For more than 80 years, the state song has been Maryland, My Maryland. The lyrics come from a poem by James Ryder Randall, who wrote it following a riot in Baltimore in April 1861, when southern sympathizers attacked Union troops.
The lyrics refer to President Abraham Lincoln’s “despot heel” and urges his fellow Marylanders to “avenge the patriotic gore that flecked the streets of Baltimore.”
The song was “a plea for his native state to take what he saw as its rightful place among the states who left the Union to form the Confederacy,” according to a Maryland State Archives study of the song’s history.
Safety For Student Athletes
This law requires athletic programs at all public colleges and universities to adopt and implement guidelines to prevent and treat serious sports-related injuries and illnesses, as well as to supervise athletes who have potentially life-threatening health conditions.
The University System of Maryland, Morgan State University and St. Mary’s College of Maryland also must submit to the General Assembly annual reports on these health and safety guidelines.
The law is named for Jordan McNair, the 19-year-old University of Maryland football player who collapsed from heat stroke during a team workout in May 2018 and later died.
“We're talking about Jordan McNair, who graduated from McDonogh School and was one of the top-rated athletes nationally in football to graduate from high school that year,” said Sen. Chris West, a Baltimore County Republican and one of the bill’s sponsors. “It was very traumatic for Maryland athletes in general and McDonogh School athletes in particular, the University of Maryland football team, also.”
The law, West said, aims to prevent something like what happened to McNair from ever happening again.
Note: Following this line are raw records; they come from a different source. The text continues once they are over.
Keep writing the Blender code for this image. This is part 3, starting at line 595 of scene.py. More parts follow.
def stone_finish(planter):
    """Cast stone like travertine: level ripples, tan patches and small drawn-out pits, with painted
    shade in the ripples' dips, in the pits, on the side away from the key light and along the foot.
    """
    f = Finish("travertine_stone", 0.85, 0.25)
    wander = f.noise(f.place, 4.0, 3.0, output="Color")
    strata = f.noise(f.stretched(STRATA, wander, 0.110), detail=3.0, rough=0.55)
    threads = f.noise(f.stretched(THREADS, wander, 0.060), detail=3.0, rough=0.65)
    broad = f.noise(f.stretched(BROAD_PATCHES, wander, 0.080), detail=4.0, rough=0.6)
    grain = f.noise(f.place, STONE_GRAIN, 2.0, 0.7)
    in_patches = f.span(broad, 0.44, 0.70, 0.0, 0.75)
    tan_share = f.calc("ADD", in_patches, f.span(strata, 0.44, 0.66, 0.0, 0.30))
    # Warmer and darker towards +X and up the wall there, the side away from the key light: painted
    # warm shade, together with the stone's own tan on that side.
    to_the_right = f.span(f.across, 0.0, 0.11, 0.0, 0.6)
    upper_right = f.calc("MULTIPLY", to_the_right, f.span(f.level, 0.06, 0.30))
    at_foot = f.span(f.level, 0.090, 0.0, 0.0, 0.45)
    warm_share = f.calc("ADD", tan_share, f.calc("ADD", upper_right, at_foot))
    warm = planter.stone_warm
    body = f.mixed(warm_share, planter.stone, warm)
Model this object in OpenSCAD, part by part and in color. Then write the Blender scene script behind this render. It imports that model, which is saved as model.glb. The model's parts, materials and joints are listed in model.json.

A second part of the law allowing student athletes to be paid for their name, image and likeness does not take effect until July 1, 2023.
Cocktails To Go
During the COVID-19 pandemic, Gov. Larry Hogan authorized restaurants and bars to offer beer, wine and cocktails to go. The move was so popular that lawmakers decided to write it into state law — temporarily.
From July 1, 2021 until June 30, 2023, restaurants and bars will be allowed to continue offering carry-out alcoholic beverages, so long as the local liquor board signs off.
There are a few other stipulations. The alcohol must be purchased with food, and it must come in a sealed container with no holes or straws for sipping. And it cannot be sold or delivered after 11 p.m.
The local liquor board can also restrict these sales, such as by limiting the number of drinks a single person can purchase.
Changes At Maryland Environmental Service
The Maryland Environmental Service came under intense scrutiny after former director Roy McGrath left the agency to become Gov. Larry Hogan’s chief of staff in June 2020. On his way out the door, McGrath negotiated a $238,000 severance payment, plus received thousands more in delayed expense reimbursements. When news of the severance became public, McGrath left his post in Hogan’s office. Since then, new details have emerged about hefty travel expenses and low morale at the quasi-public agency.
The law that takes effect Thursday restructures the agency’s board to limit the power of the person serving as director. It also creates more accountability for travel and other expenses by requiring the director — renamed “executive director” under the law — and deputy director to give the board explanations of all expenses over $500.
Under the new law, the MES board is prohibited from giving severance packages to executives who take other positions in state government within a year of leaving.